La structure de détention du capital d’une filiale constitue un critère suffisant pour poser ladite présomption, sans que la Commission soit tenue d’avancer des indices supplémentaires relatifs à l’exercice effectif d’une influence de la société mère. Cette conclusion n’est pas remise en cause par le fait que de tels indices supplémentaires aient pu être relevés dans d'autres affaires. En effet, la mise en œuvre de la présomption en cause n'est pas subordonnée à l'existence de tels indices. De même, il n'est pas exigé que la Commission établisse à cette fin que la société mère avait connaissance, au moment des faits, du comportement infractionnel de sa filiale.

Lorsque la Commission a considéré, au regard de tous les destinataires d'une décision infligeant une amende pour violation du droit de la concurrence, que le contrôle de la totalité ou de la quasi-totalité du capital de la filiale suffisait, en l'absence d'argument réfutant la présomption en résultant, à imputer la responsabilité à une société mère, des indices supplémentaires d'une influence exercée par certaines sociétés mères concernées sur leurs filiales ayant été exposés, lorsqu'ils étaient disponibles, soit pour renforcer la conclusion résultant déjà valablement du contrôle entier du capital de la filiale, soit pour répondre aux arguments développés par les entreprises concernées, le fait que, au regard de certains destinataires de la décision, la Commission ait invoqué, en plus de la présomption, certains indices supplémentaires de l’influence déterminante exercée par des sociétés mères ne saurait signifier que les principes appliqués n’ont pas été les mêmes pour tous les destinataires, et que le principe de l'égalité de traitement aurait été violé.
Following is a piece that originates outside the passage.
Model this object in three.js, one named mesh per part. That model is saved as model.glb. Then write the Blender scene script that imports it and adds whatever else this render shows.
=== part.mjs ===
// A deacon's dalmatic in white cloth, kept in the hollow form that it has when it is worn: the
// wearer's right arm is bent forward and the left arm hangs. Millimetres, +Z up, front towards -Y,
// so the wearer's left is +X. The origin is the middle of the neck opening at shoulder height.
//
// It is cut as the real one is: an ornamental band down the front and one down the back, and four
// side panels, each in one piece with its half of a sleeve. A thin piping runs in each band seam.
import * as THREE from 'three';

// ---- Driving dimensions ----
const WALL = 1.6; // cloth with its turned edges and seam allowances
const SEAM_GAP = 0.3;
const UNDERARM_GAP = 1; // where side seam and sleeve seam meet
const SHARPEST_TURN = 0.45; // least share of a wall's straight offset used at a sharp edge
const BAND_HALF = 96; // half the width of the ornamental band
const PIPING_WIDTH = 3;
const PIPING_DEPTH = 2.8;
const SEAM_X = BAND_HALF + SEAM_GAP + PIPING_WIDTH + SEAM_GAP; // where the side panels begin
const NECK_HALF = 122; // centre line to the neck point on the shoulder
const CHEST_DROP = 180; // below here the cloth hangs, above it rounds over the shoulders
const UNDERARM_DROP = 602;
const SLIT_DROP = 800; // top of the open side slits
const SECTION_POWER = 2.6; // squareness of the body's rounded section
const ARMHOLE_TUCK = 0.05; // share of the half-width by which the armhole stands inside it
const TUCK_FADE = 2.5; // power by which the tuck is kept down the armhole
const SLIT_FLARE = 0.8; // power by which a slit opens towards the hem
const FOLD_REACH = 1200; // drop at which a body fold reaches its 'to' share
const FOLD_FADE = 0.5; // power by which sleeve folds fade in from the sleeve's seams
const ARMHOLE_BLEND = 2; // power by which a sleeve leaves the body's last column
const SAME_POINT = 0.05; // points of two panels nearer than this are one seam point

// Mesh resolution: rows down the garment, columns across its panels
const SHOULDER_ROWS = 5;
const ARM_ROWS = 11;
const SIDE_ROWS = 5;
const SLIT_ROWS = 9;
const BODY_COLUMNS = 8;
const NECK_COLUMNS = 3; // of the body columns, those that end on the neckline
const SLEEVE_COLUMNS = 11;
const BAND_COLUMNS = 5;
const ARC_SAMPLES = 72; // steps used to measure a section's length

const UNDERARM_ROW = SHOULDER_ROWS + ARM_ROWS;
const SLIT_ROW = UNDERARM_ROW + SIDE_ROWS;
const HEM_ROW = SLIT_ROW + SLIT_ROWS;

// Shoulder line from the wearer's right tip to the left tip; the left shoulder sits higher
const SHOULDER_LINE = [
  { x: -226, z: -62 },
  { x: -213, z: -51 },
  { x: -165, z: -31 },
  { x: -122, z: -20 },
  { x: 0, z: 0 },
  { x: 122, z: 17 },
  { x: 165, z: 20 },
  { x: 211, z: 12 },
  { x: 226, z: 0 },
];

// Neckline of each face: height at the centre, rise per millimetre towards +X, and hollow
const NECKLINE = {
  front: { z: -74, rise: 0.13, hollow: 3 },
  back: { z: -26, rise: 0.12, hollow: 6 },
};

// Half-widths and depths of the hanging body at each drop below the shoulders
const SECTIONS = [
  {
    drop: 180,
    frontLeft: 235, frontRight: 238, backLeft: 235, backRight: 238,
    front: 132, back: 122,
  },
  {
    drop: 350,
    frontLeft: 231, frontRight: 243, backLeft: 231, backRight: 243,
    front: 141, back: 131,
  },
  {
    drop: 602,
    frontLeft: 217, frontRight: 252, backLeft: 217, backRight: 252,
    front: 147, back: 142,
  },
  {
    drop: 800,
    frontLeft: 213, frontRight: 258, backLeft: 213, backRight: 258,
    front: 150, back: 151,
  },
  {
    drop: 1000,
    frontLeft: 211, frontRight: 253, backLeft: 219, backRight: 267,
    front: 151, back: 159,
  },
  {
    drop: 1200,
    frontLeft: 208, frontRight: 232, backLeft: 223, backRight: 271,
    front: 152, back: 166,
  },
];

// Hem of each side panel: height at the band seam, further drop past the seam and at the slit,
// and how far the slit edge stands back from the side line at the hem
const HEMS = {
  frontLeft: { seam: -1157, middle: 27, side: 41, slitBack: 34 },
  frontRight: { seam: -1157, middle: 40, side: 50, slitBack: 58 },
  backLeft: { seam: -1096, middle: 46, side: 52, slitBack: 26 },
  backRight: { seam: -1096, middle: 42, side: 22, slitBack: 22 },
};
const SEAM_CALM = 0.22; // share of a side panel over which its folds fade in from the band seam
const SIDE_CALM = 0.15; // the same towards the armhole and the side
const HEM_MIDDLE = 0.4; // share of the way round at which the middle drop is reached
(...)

(cf. points 35-38, 49-50, 190, 196)

2. Lorsque la Commission applique la présomption d'exercice d'une influence déterminante afin d'imputer à une société mère le comportement infractionnel de sa filiale, il incombe à la société mère concernée d’apporter des éléments de preuve suffisants de nature à démontrer que sa filiale se comporte sur le marché de façon autonome. À cet égard, il convient de prendre en considération l’ensemble des éléments pertinents relatifs aux liens économiques, organisationnels et juridiques qui unissent cette filiale à la société mère, lesquels peuvent varier selon les cas. Il n’y a pas lieu, notamment, de restreindre cette appréciation aux seuls éléments se rapportant à la politique commerciale stricto sensu de la filiale, telle que la stratégie de distribution ou des prix. En particulier, la présomption en cause ne saurait être renversée par la seule démonstration que c’est la filiale qui gère ces aspects spécifiques de sa politique commerciale sans recevoir de directives à cet égard. De même, bien que le chevauchement de dirigeants entre la société mère et la filiale constitue un indice de l’exercice d’une influence déterminante, l’absence d’un tel chevauchement ne saurait constituer un indice suffisant de l’autonomie de la filiale.
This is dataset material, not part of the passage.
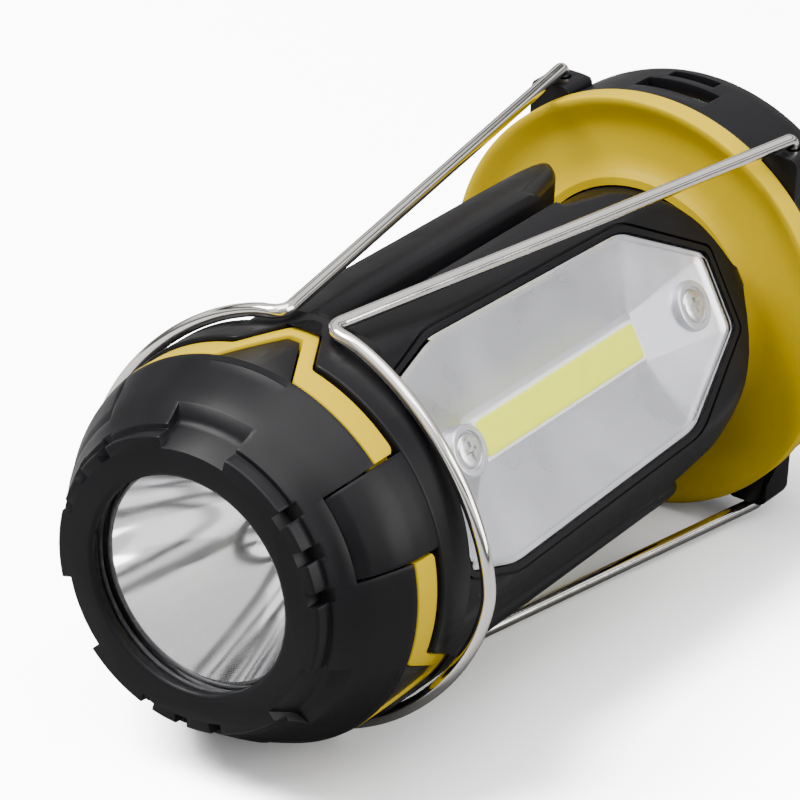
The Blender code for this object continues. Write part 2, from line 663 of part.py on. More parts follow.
def add_bail(name, side, chrome):
    """One wire bail, whose origin is the middle of its hinge line."""
    curve = bpy.data.curves.new(name, "CURVE")
    curve.dimensions = "3D"
    curve.bevel_depth = WIRE_RADIUS
    curve.bevel_resolution = 3
    curve.render_resolution_u = 0
    curve.use_fill_caps = True
    points = bail_path()
    spline = curve.splines.new("POLY")
    spline.points.add(len(points) - 1)
    for target, point in zip(spline.points, points):
        target.co = (side * point.x, point.y, point.z, 1)
        target.radius = 1
    bail = place(name, curve, chrome)
    bail.location = (side * HINGE_OUT, HINGE_Y, 0)


def lay_down():
    """Tips the lantern until it rests on its bails' corners and the flange's rim."""
    wire = BAIL_HALF + WIRE_RADIUS
    wire_y = BAIL_CORNER_Y + 1.0 * MM
    tilt = atan2(DISC_RADIUS - wire, DISC_FRONT + 0.3 * MM - wire_y)
    lantern.rotation_euler = (tilt, 0, 0)
    height = wire * cos(tilt) - wire_y * sin(tilt)
    lantern.location = (0, -LANTERN_LENGTH / 2 * cos(tilt), height)


for old in list(bpy.data.objects):
    bpy.data.objects.remove(old)

lantern = bpy.data.objects.new("lantern", None)
bpy.context.collection.objects.link(lantern)

matt_black = material("matt_black", (0.025, 0.025, 0.03), 0.5)
soft_black = material("soft_black", (0.02, 0.02, 0.02), 0.7)
yellow_abs = material("yellow_abs", (0.92, 0.68, 0.03), 0.35)
clear_plastic = material("clear_plastic", (0.95, 0.97, 0.98), 0.05, 0.0, 0.9)
silver_tray = material("silver_tray", (0.62, 0.63, 0.66), 0.3, 0.4)
mirror_metal = material("mirror_metal", (0.9, 0.9, 0.92), 0.08, 1.0)
chrome_wire = material("chrome_wire", (0.75, 0.73, 0.7), 0.12, 1.0)
steel = material("steel", (0.7, 0.7, 0.7), 0.25, 1.0)
yellow_phosphor = material("yellow_phosphor", (0.93, 0.93, 0.2), 0.5)
board_white = material("board_white", (0.8, 0.8, 0.78), 0.5)
board_green = material("board_green", (0.03, 0.2, 0.08), 0.4)
cell_blue = material("cell_blue", (0.05, 0.12, 0.35), 0.4)
panel_blue = material("panel_blue", (0.02, 0.03, 0.1), 0.15)

add_head(matt_black)
add_torch(mirror_metal, clear_plastic, soft_black, yellow_phosphor, board_white)
add_trim(yellow_abs)
add_body(matt_black)
add_windows(clear_plastic, silver_tray, yellow_phosphor, steel)
add_flange(yellow_abs)
add_cap(matt_black)
add_electrics(board_green, steel, cell_blue, panel_blue, matt_black, soft_black)
add_button(soft_black)
add_bail("bail_right", 1, chrome_wire)
add_bail("bail_left", -1, chrome_wire)
lay_down()
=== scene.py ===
"""Looks of the solar lantern: finished shells, wire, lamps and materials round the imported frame.

Pieces are modelled round the lantern's own axis in millimetres, +Y from the torch face to the
solar panel and angles from +Z towards +X, and then laid down by the frame's hinge axes. A station
is a distance along +Y from the torch face.
"""
import json
from math import cos, pi, radians, sin, sqrt

import bmesh
import bpy
from mathutils import Matrix, Vector


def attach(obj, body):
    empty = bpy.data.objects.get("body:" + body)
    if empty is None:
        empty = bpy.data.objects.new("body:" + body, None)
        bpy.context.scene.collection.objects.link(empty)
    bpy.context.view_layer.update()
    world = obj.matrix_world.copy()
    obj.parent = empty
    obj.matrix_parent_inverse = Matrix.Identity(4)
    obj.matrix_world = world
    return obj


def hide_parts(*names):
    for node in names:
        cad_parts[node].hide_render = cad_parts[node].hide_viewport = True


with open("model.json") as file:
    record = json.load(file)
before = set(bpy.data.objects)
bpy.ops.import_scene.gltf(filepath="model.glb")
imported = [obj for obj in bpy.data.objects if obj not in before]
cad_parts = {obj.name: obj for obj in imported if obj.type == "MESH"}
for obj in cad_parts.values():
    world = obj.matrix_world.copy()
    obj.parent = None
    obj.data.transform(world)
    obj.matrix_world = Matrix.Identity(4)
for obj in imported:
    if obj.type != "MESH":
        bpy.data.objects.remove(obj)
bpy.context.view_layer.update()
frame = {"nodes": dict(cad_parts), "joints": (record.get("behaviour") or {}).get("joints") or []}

MM = 0.001
AROUND = 180                # segments round the axis
WINDOWS = (60, 180, 300)    # degrees to the middle of each window
VALLEYS = (0, 120, 240)     # degrees to the middle of each valley between two windows
HINGES = {joint["child"]: joint for joint in frame["joints"] if joint["type"] == "hinge"}


# the lantern's own axes, from the frame

def find_lantern():
    """Matrix from lantern millimetres to the row frame."""
    right, left = HINGES["bail_right"], HINGES["bail_left"]
    up = Vector(right["axis"]).normalized()
    along = up.cross(Vector((1, 0, 0)))
    middle = (Vector(right["pos_m"]) + Vector(left["pos_m"])) / 2
    face = min((v.co - middle).dot(along) for v in frame["nodes"]["head_shell"].data.vertices)
    origin = middle + along * face
    turn = Matrix((Vector((1, 0, 0)), along, up)).transposed().to_4x4()
    return Matrix.Translation(origin) @ turn @ Matrix.Scale(MM, 4)


LANTERN = find_lantern()
INTO = LANTERN.inverted()


def extent(node):
    """(lowest y, highest y, largest radius) of a CAD node, in lantern millimetres."""
    points = [INTO @ v.co for v in frame["nodes"][node].data.vertices]
    radius = max(sqrt(p.x ** 2 + p.z ** 2) for p in points)
    return min(p.y for p in points), max(p.y for p in points), radius


def reach(node, turn):
    """Height of a CAD node's top above the lantern's axis, along the direction at an angle."""
    out = Vector((sin(turn), 0, cos(turn)))
    return max((INTO @ v.co).dot(out) for v in frame["nodes"][node].data.vertices)


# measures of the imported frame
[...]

La seule circonstance que la société mère est un holding non opérationnel ne saurait suffire pour exclure qu'elle ait exercé une influence déterminante sur sa filiale, en coordonnant notamment les investissements financiers au sein du groupe. En effet, dans le contexte d’un groupe de sociétés, un holding est une société ayant vocation à regrouper des participations dans diverses sociétés et dont la fonction est d’en assurer l’unité de direction.

En outre, dans un groupe de sociétés, la division des tâches constitue un phénomène normal qui ne suffit pas à renverser la présomption selon laquelle des sociétés mères et leurs filiales constituent une seule entreprise, au sens de l’article 81 CE. Il en est de même en ce qui concerne le fait qu'une filiale intervient sur le marché en son nom et pour son propre compte, et non en représentation de sa société mère. Aucune conclusion ne saurait davantage être tirée du fait qu'une société mère n’ait jamais eu de clients communs avec sa filiale, qu’elle ait été absente des marchés investis par sa filiale et des marchés connexes, que l’activité relative aux produits concernés ne constitue qu’une très faible part du chiffre d’affaires global de la société mère et que ces produits ne représentent que quelques-uns des très nombreux produits de l’activité de la filiale.
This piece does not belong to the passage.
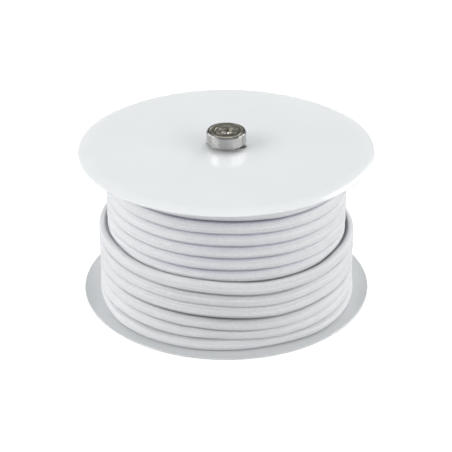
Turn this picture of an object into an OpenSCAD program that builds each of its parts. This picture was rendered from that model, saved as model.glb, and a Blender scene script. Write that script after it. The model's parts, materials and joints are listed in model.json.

Par ailleurs, étant donné que l’autonomie d'une filiale ne s’apprécie pas au regard des seuls aspects de la gestion opérationnelle de l’entreprise, le fait que cette filiale n’ait jamais mis en œuvre, au profit de sa société mère, une politique d’information spécifique sur un marché concerné ne saurait suffire à démontrer son autonomie. De même, le fait, pour une entreprise, de ne pas se présenter comme un seul interlocuteur, tant au cours de la procédure administrative qu’au stade contentieux, ne permet pas de conclure que la filiale concernée est autonome par rapport à sa ou ses sociétés mères.

De plus, ce n’est pas une implication directe de la société mère dans l’infraction commise par sa filiale, mais le fait qu’elles constituent une seule entreprise, qui habilite la Commission à imputer à la première citée une infraction aux règles de concurrence commise par sa filiale. Une telle imputation ne saurait, dès lors, être remise en cause par le fait qu'une société mère n’a pas été informée par sa filiale et n’a pris connaissance de l’existence d'une entente qu’à la suite des vérifications menées par la Commission dans les locaux de la filiale.

Enfin, la perception par des tiers de l’image d’une société ne saurait suffire en elle-même à démontrer qu’une filiale est autonome vis-à-vis de sa ou de ses sociétés mères.